→ **Available data**:
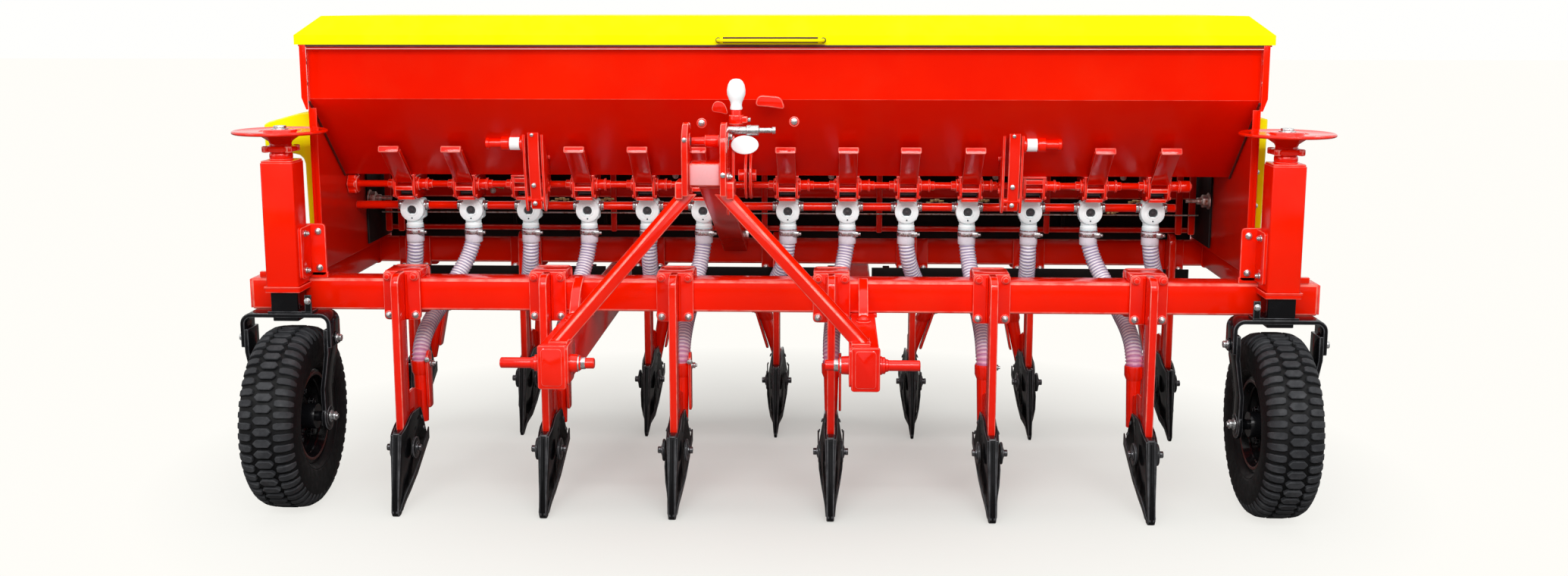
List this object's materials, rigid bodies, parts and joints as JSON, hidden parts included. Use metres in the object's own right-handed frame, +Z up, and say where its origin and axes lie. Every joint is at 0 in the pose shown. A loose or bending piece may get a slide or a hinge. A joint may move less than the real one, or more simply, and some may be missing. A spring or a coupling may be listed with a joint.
{
  "type": "mounted seed drill",
  "caption": "Tractor-mounted seed drill: trough hopper with hinged lid, row of feed outlets and hoses to hoe openers clamped on two bars, and screw-adjusted depth wheels.",
  "frame": {"origin": "bottom centre of the box of the machine without its seed hoses, on the ground", "axes": "+X to the right seen from the tractor, across the rows; +Y to the rear, away from the tractor; +Z up"},
  "size_m": [2.494, 1.177, 1.145],
  "materials": {
    "red_paint": "gloss orange-red enamel on welded steel",
    "yellow_paint": "gloss yellow enamel on sheet steel",
    "black_paint": "gloss black enamel on steel",
    "tyre": "matt black moulded rubber",
    "white_plastic": "white moulded plastic",
    "hose_plastic": "translucent ribbed plastic hose"
  },
  "bodies": {
    "frame": {"front_bar": "red_paint", "rear_bar": "red_paint", "side_member_left": "red_paint", "side_member_right": "red_paint", "hitch_mast": "red_paint", "mast_beam": "red_paint", "mast_brace_left": "red_paint", "mast_brace_right": "red_paint", "hitch_arm_left": "red_paint", "hitch_arm_right": "red_paint", "hopper_front": "red_paint", "hopper_rear": "red_paint", "hopper_floor": "red_paint", "end_plate_left": "red_paint", "end_plate_right": "red_paint", "column_left": "red_paint", "column_right": "red_paint", "handwheel_left": "red_paint", "handwheel_right": "red_paint", "feed_row": "red_paint", "quadrant_left": "red_paint", "quadrant_right": "red_paint", "front_tine_1": "red_paint", "front_tine_2": "red_paint", "front_tine_3": "red_paint", "front_tine_4": "red_paint", "front_tine_5": "red_paint", "front_tine_6": "red_paint", "rear_tine_1": "red_paint", "rear_tine_2": "red_paint", "rear_tine_3": "red_paint", "rear_tine_4": "red_paint", "rear_tine_5": "red_paint", "rear_tine_6": "red_paint", "rear_tine_7": "red_paint", "chain_guard_left": "yellow_paint", "chain_guard_right": "yellow_paint", "outlet_row": "white_plastic", "seed_hose_1": "hose_plastic", "seed_hose_2": "hose_plastic", "seed_hose_3": "hose_plastic", "seed_hose_4": "hose_plastic", "seed_hose_5": "hose_plastic", "seed_hose_6": "hose_plastic", "seed_hose_7": "hose_plastic", "seed_hose_8": "hose_plastic", "seed_hose_9": "hose_plastic", "seed_hose_10": "hose_plastic", "seed_hose_11": "hose_plastic", "seed_hose_12": "hose_plastic", "seed_hose_13": "hose_plastic"},
    "lid": {"lid": "yellow_paint", "lid_handle": "yellow_paint"},
    "leg_left": {"leg_left": "black_paint"},
    "leg_right": {"leg_right": "black_paint"},
    "wheel_left": {"tyre_left": "tyre", "rim_left": "black_paint"},
    "wheel_right": {"tyre_right": "tyre", "rim_right": "black_paint"}
  },
  "joints": [
    {"name": "lid_hinge", "type": "hinge", "parent": "frame", "child": "lid", "pos_m": [0, 0.4825, 1.0807], "axis": [-1, 0, 0], "range_deg": [0, 100]},
    {"name": "leg_left_slide", "type": "slide", "parent": "frame", "child": "leg_left", "axis": [0, 0, 1], "range_m": [-0.12, 0.03]},
    {"name": "leg_right_slide", "type": "slide", "parent": "frame", "child": "leg_right", "axis": [0, 0, 1], "range_m": [-0.12, 0.03]},
    {"name": "wheel_left_spin", "type": "hinge", "parent": "leg_left", "child": "wheel_left", "pos_m": [-1.14, -0.2628, 0.214], "axis": [1, 0, 0], "continuous": true},
    {"name": "wheel_right_spin", "type": "hinge", "parent": "leg_right", "child": "wheel_right", "pos_m": [1.14, -0.2628, 0.214], "axis": [1, 0, 0], "continuous": true}
  ]
}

→ **Goal**:
Take the listing above and set it down exactly.

→ **Problem solution**:
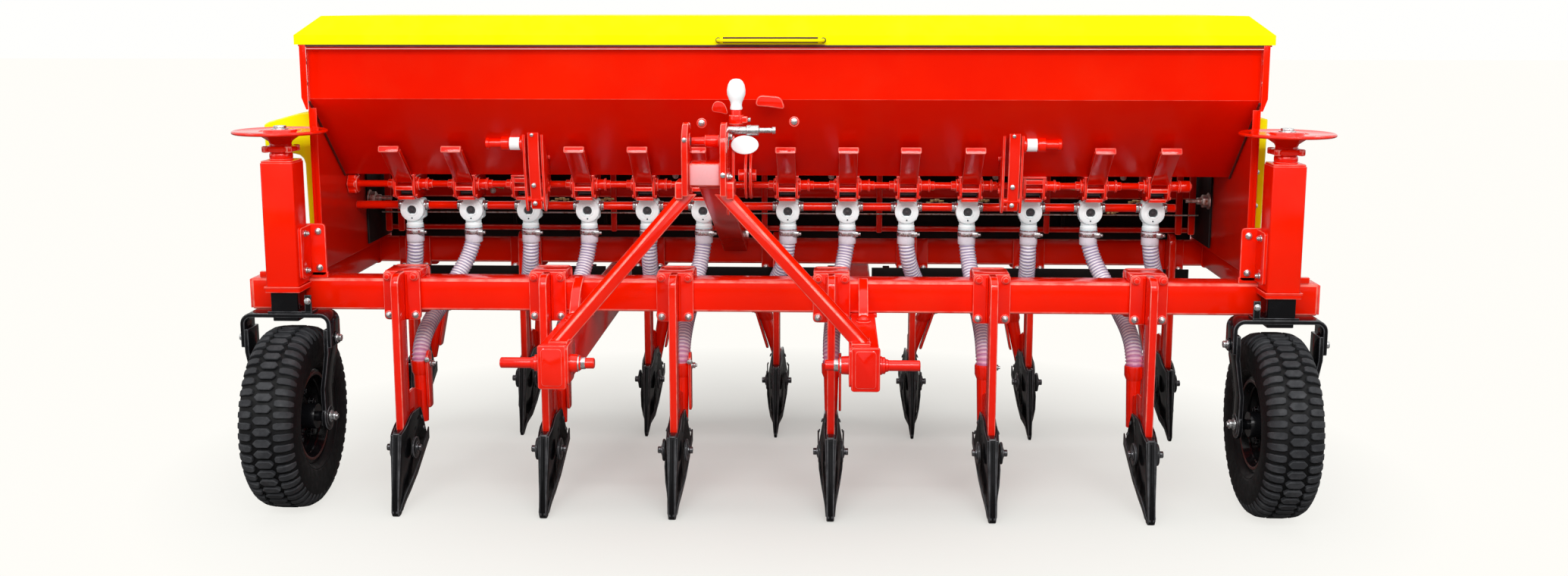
List this object's materials, rigid bodies, parts and joints as JSON, hidden parts included. Use metres in the object's own right-handed frame, +Z up, and say where its origin and axes lie. Every joint is at 0 in the pose shown. A loose or bending piece may get a slide or a hinge. A joint may move less than the real one, or more simply, and some may be missing. A spring or a coupling may be listed with a joint.
{
  "type": "mounted seed drill",
  "caption": "Tractor-mounted seed drill: trough hopper with hinged lid, row of feed outlets and hoses to hoe openers clamped on two bars, and screw-adjusted depth wheels.",
  "frame": {"origin": "bottom centre of the box of the machine without its seed hoses, on the ground", "axes": "+X to the right seen from the tractor, across the rows; +Y to the rear, away from the tractor; +Z up"},
  "size_m": [2.494, 1.177, 1.145],
  "materials": {
    "red_paint": "gloss orange-red enamel on welded steel",
    "yellow_paint": "gloss yellow enamel on sheet steel",
    "black_paint": "gloss black enamel on steel",
    "tyre": "matt black moulded rubber",
    "white_plastic": "white moulded plastic",
    "hose_plastic": "translucent ribbed plastic hose"
  },
  "bodies": {
    "frame": {"front_bar": "red_paint", "rear_bar": "red_paint", "side_member_left": "red_paint", "side_member_right": "red_paint", "hitch_mast": "red_paint", "mast_beam": "red_paint", "mast_brace_left": "red_paint", "mast_brace_right": "red_paint", "hitch_arm_left": "red_paint", "hitch_arm_right": "red_paint", "hopper_front": "red_paint", "hopper_rear": "red_paint", "hopper_floor": "red_paint", "end_plate_left": "red_paint", "end_plate_right": "red_paint", "column_left": "red_paint", "column_right": "red_paint", "handwheel_left": "red_paint", "handwheel_right": "red_paint", "feed_row": "red_paint", "quadrant_left": "red_paint", "quadrant_right": "red_paint", "front_tine_1": "red_paint", "front_tine_2": "red_paint", "front_tine_3": "red_paint", "front_tine_4": "red_paint", "front_tine_5": "red_paint", "front_tine_6": "red_paint", "rear_tine_1": "red_paint", "rear_tine_2": "red_paint", "rear_tine_3": "red_paint", "rear_tine_4": "red_paint", "rear_tine_5": "red_paint", "rear_tine_6": "red_paint", "rear_tine_7": "red_paint", "chain_guard_left": "yellow_paint", "chain_guard_right": "yellow_paint", "outlet_row": "white_plastic", "seed_hose_1": "hose_plastic", "seed_hose_2": "hose_plastic", "seed_hose_3": "hose_plastic", "seed_hose_4": "hose_plastic", "seed_hose_5": "hose_plastic", "seed_hose_6": "hose_plastic", "seed_hose_7": "hose_plastic", "seed_hose_8": "hose_plastic", "seed_hose_9": "hose_plastic", "seed_hose_10": "hose_plastic", "seed_hose_11": "hose_plastic", "seed_hose_12": "hose_plastic", "seed_hose_13": "hose_plastic"},
    "lid": {"lid": "yellow_paint", "lid_handle": "yellow_paint"},
    "leg_left": {"leg_left": "black_paint"},
    "leg_right": {"leg_right": "black_paint"},
    "wheel_left": {"tyre_left": "tyre", "rim_left": "black_paint"},
    "wheel_right": {"tyre_right": "tyre", "rim_right": "black_paint"}
  },
  "joints": [
    {"name": "lid_hinge", "type": "hinge", "parent": "frame", "child": "lid", "pos_m": [0, 0.4825, 1.0807], "axis": [-1, 0, 0], "range_deg": [0, 100]},
    {"name": "leg_left_slide", "type": "slide", "parent": "frame", "child": "leg_left", "axis": [0, 0, 1], "range_m": [-0.12, 0.03]},
    {"name": "leg_right_slide", "type": "slide", "parent": "frame", "child": "leg_right", "axis": [0, 0, 1], "range_m": [-0.12, 0.03]},
    {"name": "wheel_left_spin", "type": "hinge", "parent": "leg_left", "child": "wheel_left", "pos_m": [-1.14, -0.2628, 0.214], "axis": [1, 0, 0], "continuous": true},
    {"name": "wheel_right_spin", "type": "hinge", "parent": "leg_right", "child": "wheel_right", "pos_m": [1.14, -0.2628, 0.214], "axis": [1, 0, 0], "continuous": true}
  ]
}